(Rows from a dataset)
* start *

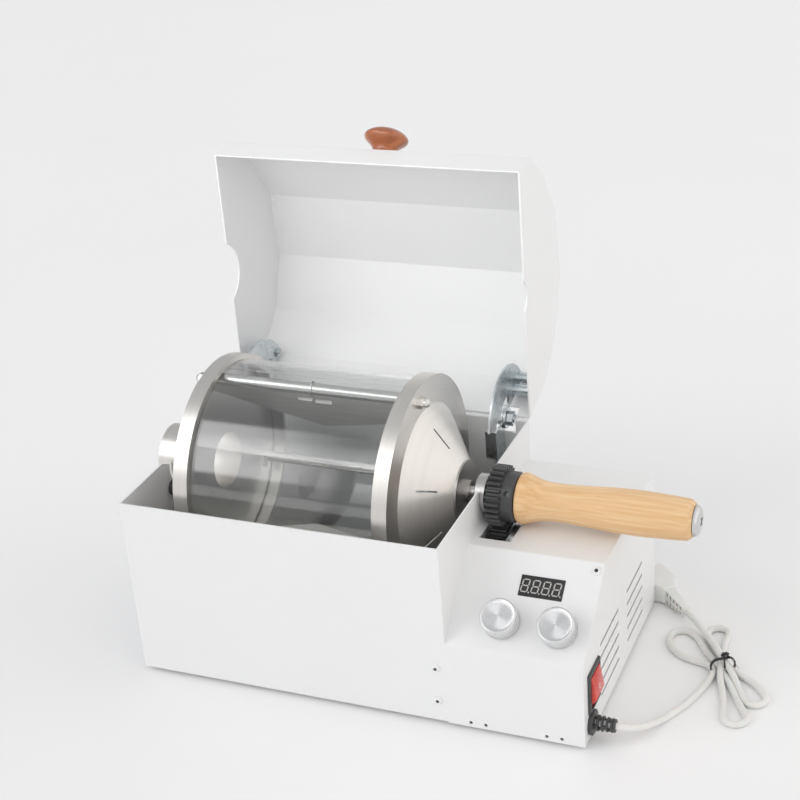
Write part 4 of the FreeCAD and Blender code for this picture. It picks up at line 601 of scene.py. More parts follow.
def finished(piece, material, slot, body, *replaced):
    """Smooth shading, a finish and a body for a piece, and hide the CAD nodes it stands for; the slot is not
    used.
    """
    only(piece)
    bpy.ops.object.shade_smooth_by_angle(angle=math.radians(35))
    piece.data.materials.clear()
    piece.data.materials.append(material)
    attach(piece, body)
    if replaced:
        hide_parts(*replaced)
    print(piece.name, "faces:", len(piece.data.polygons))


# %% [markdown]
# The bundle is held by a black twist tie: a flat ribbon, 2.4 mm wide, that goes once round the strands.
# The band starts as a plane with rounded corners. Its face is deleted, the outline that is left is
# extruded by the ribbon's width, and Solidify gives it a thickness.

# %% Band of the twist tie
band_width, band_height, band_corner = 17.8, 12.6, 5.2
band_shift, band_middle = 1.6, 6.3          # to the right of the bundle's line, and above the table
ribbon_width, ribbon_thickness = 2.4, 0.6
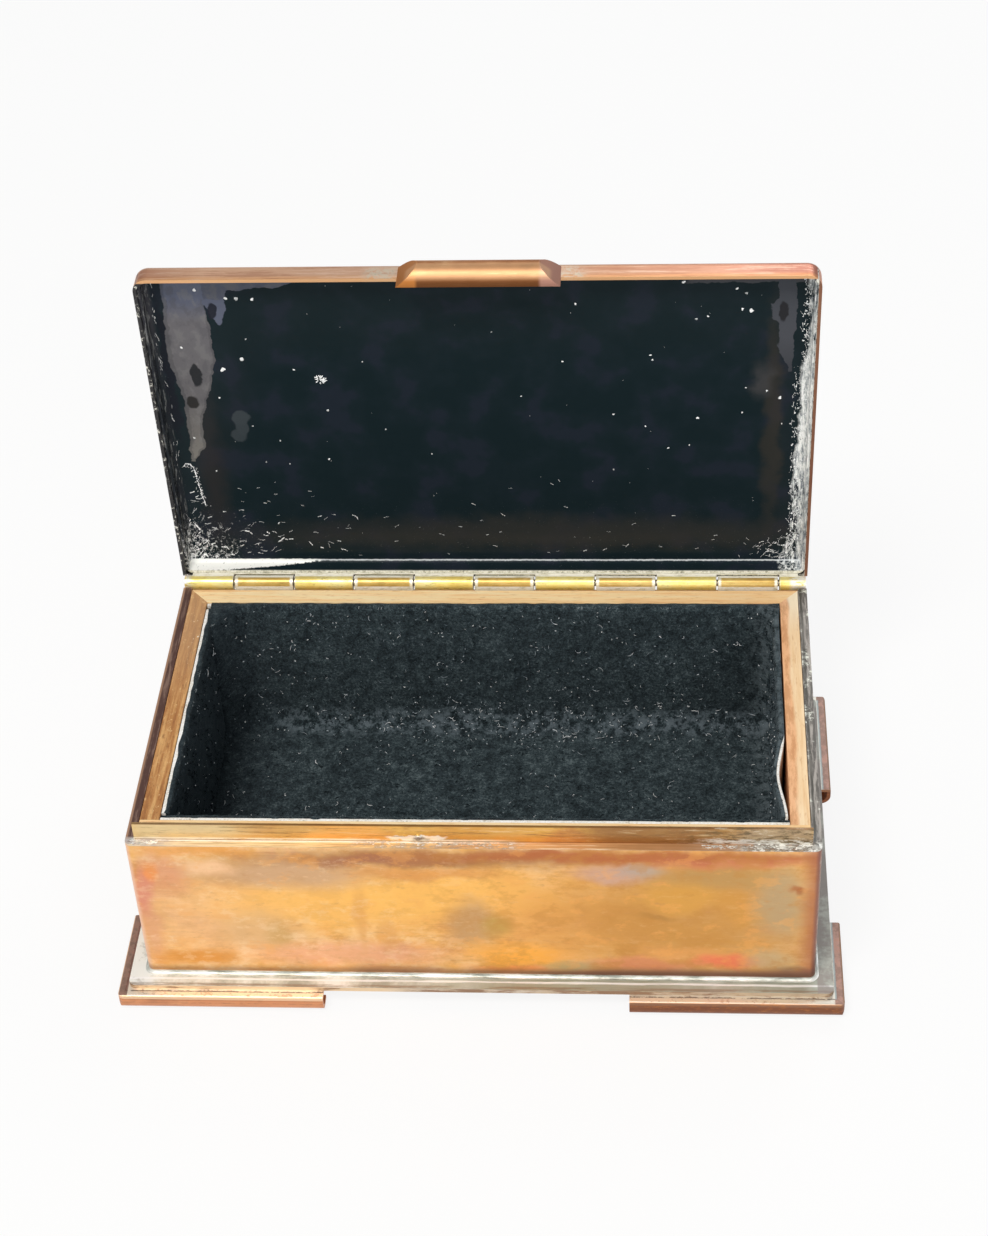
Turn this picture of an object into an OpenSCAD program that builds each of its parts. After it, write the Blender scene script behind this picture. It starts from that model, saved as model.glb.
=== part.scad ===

* end *

To do:
All lines from the one containing "Turn this picture" through the end of the records, both ends included, are to be quoted exactly; please add nothing else.

Finished answer:
Turn this picture of an object into an OpenSCAD program that builds each of its parts. After it, write the Blender scene script behind this picture. It starts from that model, saved as model.glb.
=== part.scad ===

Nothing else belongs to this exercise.